━━━ SOURCE MATERIAL

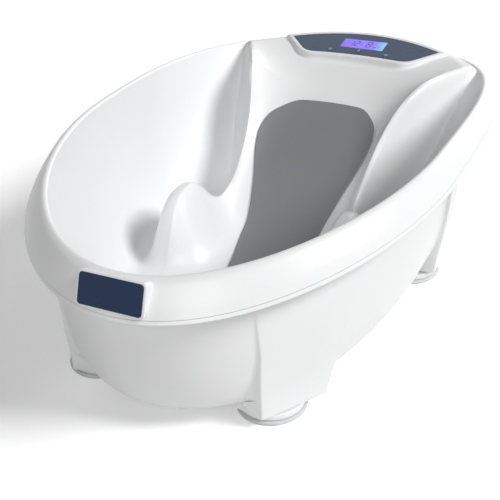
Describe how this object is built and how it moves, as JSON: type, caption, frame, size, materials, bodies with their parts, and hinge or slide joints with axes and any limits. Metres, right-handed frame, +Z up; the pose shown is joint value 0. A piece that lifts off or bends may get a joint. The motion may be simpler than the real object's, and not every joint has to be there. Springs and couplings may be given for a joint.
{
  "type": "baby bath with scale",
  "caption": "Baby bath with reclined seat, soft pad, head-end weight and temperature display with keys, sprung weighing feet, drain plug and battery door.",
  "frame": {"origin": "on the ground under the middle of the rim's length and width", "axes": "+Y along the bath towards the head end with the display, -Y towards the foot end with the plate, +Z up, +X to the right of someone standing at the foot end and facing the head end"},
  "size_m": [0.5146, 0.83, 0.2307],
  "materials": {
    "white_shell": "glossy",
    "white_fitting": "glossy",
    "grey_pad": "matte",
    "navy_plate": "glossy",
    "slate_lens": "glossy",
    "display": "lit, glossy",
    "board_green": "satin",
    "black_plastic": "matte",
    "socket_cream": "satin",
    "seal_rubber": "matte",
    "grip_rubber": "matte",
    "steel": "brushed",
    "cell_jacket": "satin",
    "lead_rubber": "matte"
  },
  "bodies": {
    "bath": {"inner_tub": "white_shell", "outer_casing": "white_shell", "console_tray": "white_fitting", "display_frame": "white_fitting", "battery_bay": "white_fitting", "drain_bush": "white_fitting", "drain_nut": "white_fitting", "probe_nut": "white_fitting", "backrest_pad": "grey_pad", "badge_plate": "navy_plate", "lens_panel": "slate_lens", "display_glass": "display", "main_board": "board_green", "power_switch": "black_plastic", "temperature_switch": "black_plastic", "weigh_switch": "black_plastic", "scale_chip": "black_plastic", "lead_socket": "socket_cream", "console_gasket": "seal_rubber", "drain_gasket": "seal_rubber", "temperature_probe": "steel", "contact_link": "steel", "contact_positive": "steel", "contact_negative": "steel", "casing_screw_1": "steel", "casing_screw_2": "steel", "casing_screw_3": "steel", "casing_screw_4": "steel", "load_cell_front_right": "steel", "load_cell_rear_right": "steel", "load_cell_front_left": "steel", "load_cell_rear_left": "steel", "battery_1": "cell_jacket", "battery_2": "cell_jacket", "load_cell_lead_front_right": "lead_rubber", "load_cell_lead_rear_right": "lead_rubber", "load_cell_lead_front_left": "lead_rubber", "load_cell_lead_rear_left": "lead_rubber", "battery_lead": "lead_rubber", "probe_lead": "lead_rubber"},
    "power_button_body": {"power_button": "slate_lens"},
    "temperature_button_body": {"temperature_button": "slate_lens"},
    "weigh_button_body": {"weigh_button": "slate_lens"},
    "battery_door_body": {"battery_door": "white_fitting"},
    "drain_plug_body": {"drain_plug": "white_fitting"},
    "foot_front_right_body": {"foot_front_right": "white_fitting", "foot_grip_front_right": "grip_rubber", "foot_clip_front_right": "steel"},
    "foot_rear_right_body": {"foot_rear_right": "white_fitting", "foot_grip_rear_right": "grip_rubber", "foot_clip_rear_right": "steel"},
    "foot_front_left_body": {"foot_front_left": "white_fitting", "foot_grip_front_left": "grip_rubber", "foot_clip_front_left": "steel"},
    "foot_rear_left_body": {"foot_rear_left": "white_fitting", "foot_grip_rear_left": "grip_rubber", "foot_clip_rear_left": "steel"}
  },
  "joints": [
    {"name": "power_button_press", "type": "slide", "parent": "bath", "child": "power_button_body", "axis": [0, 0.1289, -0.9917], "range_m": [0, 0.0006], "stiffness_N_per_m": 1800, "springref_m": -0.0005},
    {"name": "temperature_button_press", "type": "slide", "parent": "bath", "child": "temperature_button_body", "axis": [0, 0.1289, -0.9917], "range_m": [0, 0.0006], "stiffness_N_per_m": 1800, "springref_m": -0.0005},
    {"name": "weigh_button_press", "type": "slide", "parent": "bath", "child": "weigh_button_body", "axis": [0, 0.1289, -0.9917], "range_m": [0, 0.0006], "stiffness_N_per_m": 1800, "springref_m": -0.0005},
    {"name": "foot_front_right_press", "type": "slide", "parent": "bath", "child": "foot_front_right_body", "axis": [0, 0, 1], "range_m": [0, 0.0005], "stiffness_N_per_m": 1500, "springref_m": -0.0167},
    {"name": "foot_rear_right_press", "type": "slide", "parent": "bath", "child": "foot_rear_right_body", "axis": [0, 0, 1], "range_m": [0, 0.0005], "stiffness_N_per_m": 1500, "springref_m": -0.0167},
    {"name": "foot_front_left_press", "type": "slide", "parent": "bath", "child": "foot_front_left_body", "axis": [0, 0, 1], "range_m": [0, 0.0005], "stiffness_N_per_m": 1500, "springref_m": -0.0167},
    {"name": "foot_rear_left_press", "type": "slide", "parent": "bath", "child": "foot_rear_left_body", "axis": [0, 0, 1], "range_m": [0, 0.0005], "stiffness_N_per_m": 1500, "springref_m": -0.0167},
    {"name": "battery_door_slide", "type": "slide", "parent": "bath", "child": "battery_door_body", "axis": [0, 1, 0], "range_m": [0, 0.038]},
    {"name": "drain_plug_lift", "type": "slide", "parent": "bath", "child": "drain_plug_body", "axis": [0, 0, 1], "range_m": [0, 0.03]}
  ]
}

━━━━━━

■ WHAT IS REQUIRED:
Check every line of the listing for the string "joints" and report how many lines have it, as a number alone.

■ ANSWER:
2